» **Challenge**: Can you print every record below exactly as written?

» **Supplied entries**:
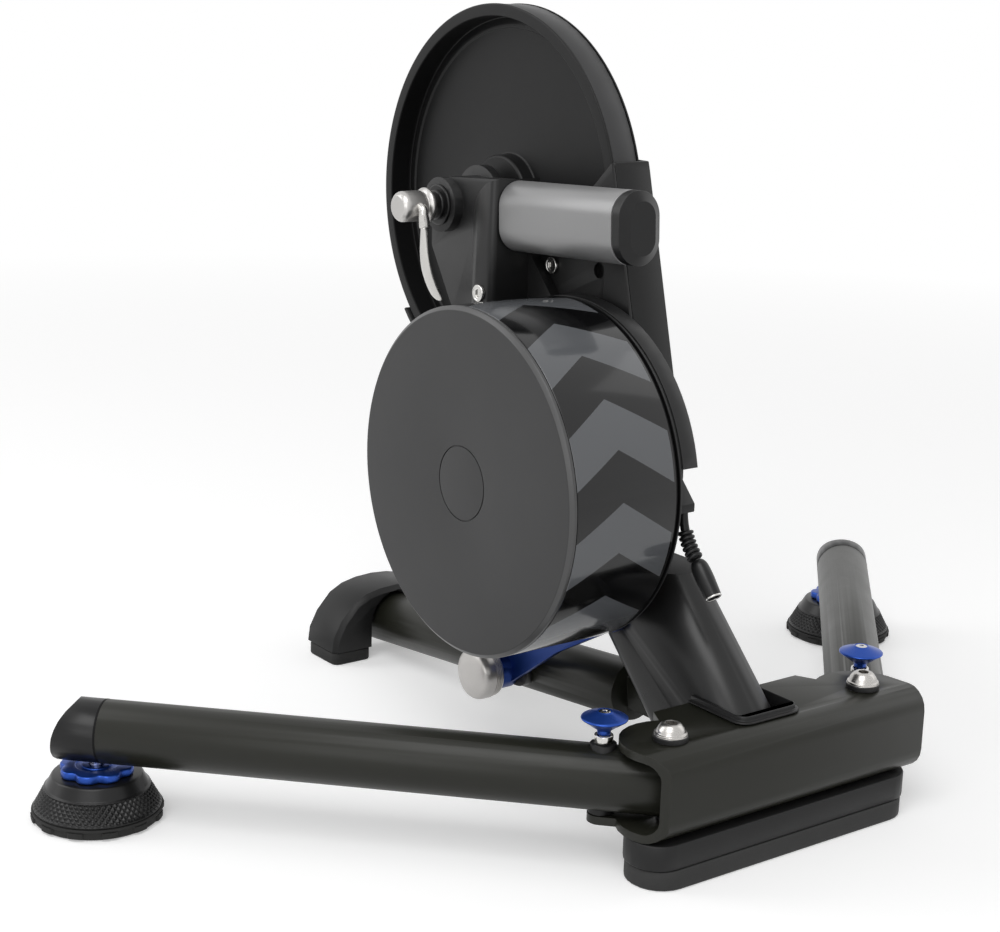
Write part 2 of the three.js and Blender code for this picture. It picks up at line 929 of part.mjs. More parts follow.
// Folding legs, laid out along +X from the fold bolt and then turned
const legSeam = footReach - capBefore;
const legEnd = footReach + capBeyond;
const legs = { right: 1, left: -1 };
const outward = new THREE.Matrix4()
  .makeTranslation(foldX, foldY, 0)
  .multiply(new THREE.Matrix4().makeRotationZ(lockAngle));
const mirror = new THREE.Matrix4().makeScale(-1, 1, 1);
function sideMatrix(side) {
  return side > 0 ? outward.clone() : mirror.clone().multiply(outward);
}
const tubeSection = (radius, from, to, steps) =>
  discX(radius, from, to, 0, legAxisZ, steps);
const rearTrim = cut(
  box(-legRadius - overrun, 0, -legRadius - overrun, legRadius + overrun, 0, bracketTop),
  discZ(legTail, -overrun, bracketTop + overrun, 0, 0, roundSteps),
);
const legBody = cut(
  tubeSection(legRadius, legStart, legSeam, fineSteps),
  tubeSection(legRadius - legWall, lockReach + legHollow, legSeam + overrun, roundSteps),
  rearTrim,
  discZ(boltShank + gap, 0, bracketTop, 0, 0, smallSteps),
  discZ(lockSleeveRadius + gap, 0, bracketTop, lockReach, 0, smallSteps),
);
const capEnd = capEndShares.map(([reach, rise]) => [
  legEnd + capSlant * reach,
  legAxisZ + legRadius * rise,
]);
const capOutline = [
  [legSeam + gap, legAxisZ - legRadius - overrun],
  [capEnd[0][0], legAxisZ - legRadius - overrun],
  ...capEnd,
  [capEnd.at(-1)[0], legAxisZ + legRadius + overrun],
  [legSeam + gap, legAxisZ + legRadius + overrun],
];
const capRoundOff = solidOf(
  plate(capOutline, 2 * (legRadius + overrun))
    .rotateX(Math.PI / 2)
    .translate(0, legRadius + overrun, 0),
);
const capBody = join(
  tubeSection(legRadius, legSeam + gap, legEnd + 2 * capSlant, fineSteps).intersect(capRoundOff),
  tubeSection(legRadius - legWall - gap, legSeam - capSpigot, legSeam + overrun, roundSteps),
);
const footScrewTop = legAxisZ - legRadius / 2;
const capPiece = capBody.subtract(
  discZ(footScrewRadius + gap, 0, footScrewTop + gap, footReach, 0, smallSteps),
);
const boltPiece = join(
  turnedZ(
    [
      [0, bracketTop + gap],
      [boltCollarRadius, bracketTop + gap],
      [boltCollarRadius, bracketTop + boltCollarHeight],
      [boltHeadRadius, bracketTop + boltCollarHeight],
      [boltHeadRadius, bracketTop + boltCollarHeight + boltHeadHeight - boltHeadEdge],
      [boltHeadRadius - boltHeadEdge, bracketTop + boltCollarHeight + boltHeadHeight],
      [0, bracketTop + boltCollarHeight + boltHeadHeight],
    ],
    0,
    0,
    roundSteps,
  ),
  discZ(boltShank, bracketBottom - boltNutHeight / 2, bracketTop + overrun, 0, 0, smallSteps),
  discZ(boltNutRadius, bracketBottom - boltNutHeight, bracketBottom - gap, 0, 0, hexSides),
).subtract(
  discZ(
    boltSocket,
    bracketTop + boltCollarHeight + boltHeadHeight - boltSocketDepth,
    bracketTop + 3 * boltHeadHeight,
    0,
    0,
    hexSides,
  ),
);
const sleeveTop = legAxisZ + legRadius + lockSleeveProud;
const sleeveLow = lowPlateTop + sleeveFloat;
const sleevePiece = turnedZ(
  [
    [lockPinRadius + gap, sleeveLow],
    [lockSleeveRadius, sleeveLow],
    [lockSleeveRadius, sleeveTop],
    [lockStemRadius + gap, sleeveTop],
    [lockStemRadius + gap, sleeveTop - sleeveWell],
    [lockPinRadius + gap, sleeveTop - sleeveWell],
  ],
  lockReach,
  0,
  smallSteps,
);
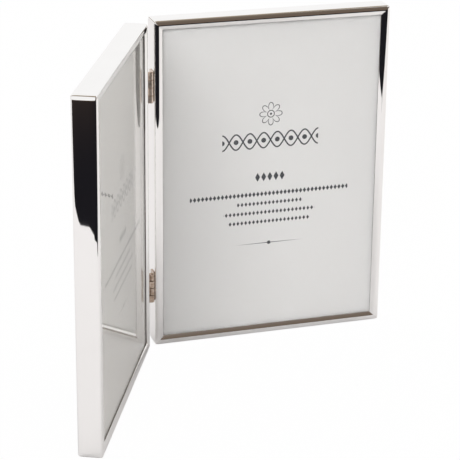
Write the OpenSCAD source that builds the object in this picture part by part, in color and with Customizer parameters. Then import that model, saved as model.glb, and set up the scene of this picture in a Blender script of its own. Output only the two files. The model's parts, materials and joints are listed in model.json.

» **Solution to this problem**:
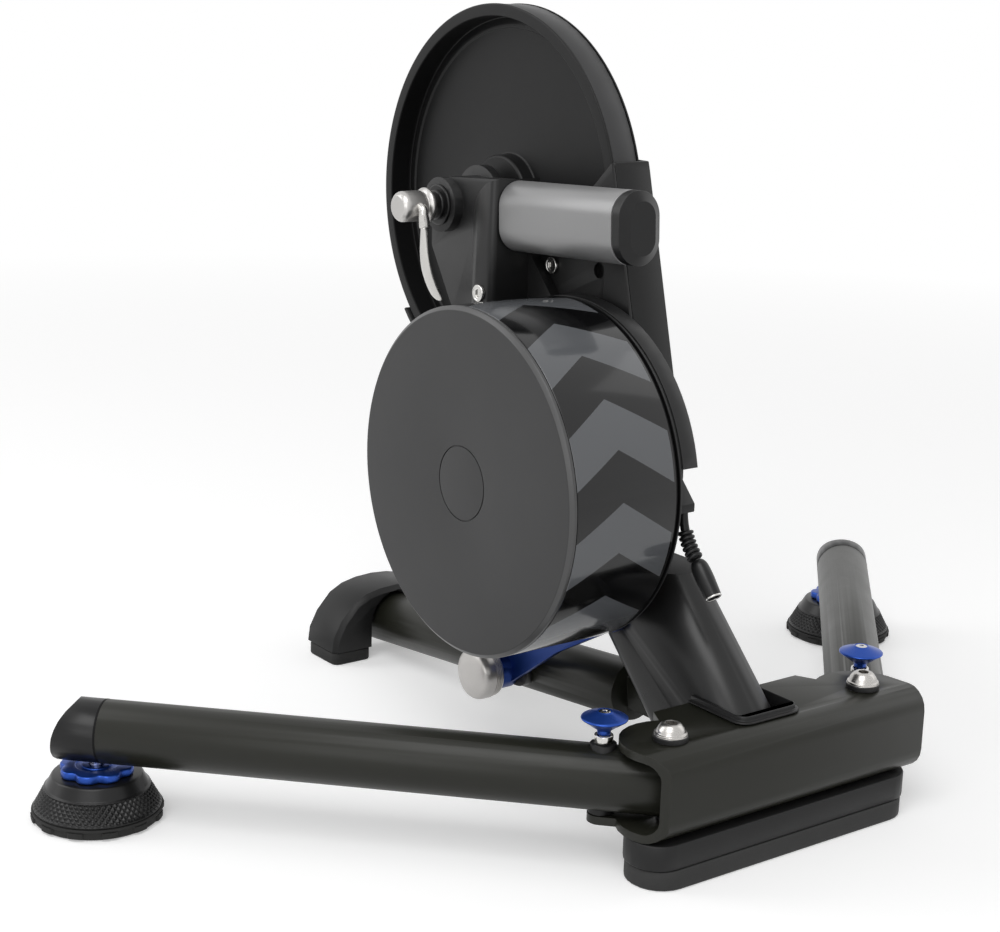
Write part 2 of the three.js and Blender code for this picture. It picks up at line 929 of part.mjs. More parts follow.
// Folding legs, laid out along +X from the fold bolt and then turned
const legSeam = footReach - capBefore;
const legEnd = footReach + capBeyond;
const legs = { right: 1, left: -1 };
const outward = new THREE.Matrix4()
  .makeTranslation(foldX, foldY, 0)
  .multiply(new THREE.Matrix4().makeRotationZ(lockAngle));
const mirror = new THREE.Matrix4().makeScale(-1, 1, 1);
function sideMatrix(side) {
  return side > 0 ? outward.clone() : mirror.clone().multiply(outward);
}
const tubeSection = (radius, from, to, steps) =>
  discX(radius, from, to, 0, legAxisZ, steps);
const rearTrim = cut(
  box(-legRadius - overrun, 0, -legRadius - overrun, legRadius + overrun, 0, bracketTop),
  discZ(legTail, -overrun, bracketTop + overrun, 0, 0, roundSteps),
);
const legBody = cut(
  tubeSection(legRadius, legStart, legSeam, fineSteps),
  tubeSection(legRadius - legWall, lockReach + legHollow, legSeam + overrun, roundSteps),
  rearTrim,
  discZ(boltShank + gap, 0, bracketTop, 0, 0, smallSteps),
  discZ(lockSleeveRadius + gap, 0, bracketTop, lockReach, 0, smallSteps),
);
const capEnd = capEndShares.map(([reach, rise]) => [
  legEnd + capSlant * reach,
  legAxisZ + legRadius * rise,
]);
const capOutline = [
  [legSeam + gap, legAxisZ - legRadius - overrun],
  [capEnd[0][0], legAxisZ - legRadius - overrun],
  ...capEnd,
  [capEnd.at(-1)[0], legAxisZ + legRadius + overrun],
  [legSeam + gap, legAxisZ + legRadius + overrun],
];
const capRoundOff = solidOf(
  plate(capOutline, 2 * (legRadius + overrun))
    .rotateX(Math.PI / 2)
    .translate(0, legRadius + overrun, 0),
);
const capBody = join(
  tubeSection(legRadius, legSeam + gap, legEnd + 2 * capSlant, fineSteps).intersect(capRoundOff),
  tubeSection(legRadius - legWall - gap, legSeam - capSpigot, legSeam + overrun, roundSteps),
);
const footScrewTop = legAxisZ - legRadius / 2;
const capPiece = capBody.subtract(
  discZ(footScrewRadius + gap, 0, footScrewTop + gap, footReach, 0, smallSteps),
);
const boltPiece = join(
  turnedZ(
    [
      [0, bracketTop + gap],
      [boltCollarRadius, bracketTop + gap],
      [boltCollarRadius, bracketTop + boltCollarHeight],
      [boltHeadRadius, bracketTop + boltCollarHeight],
      [boltHeadRadius, bracketTop + boltCollarHeight + boltHeadHeight - boltHeadEdge],
      [boltHeadRadius - boltHeadEdge, bracketTop + boltCollarHeight + boltHeadHeight],
      [0, bracketTop + boltCollarHeight + boltHeadHeight],
    ],
    0,
    0,
    roundSteps,
  ),
  discZ(boltShank, bracketBottom - boltNutHeight / 2, bracketTop + overrun, 0, 0, smallSteps),
  discZ(boltNutRadius, bracketBottom - boltNutHeight, bracketBottom - gap, 0, 0, hexSides),
).subtract(
  discZ(
    boltSocket,
    bracketTop + boltCollarHeight + boltHeadHeight - boltSocketDepth,
    bracketTop + 3 * boltHeadHeight,
    0,
    0,
    hexSides,
  ),
);
const sleeveTop = legAxisZ + legRadius + lockSleeveProud;
const sleeveLow = lowPlateTop + sleeveFloat;
const sleevePiece = turnedZ(
  [
    [lockPinRadius + gap, sleeveLow],
    [lockSleeveRadius, sleeveLow],
    [lockSleeveRadius, sleeveTop],
    [lockStemRadius + gap, sleeveTop],
    [lockStemRadius + gap, sleeveTop - sleeveWell],
    [lockPinRadius + gap, sleeveTop - sleeveWell],
  ],
  lockReach,
  0,
  smallSteps,
);
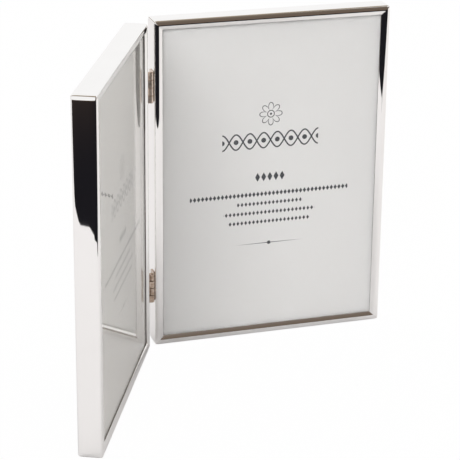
Write the OpenSCAD source that builds the object in this picture part by part, in color and with Customizer parameters. Then import that model, saved as model.glb, and set up the scene of this picture in a Blender script of its own. Output only the two files. The model's parts, materials and joints are listed in model.json.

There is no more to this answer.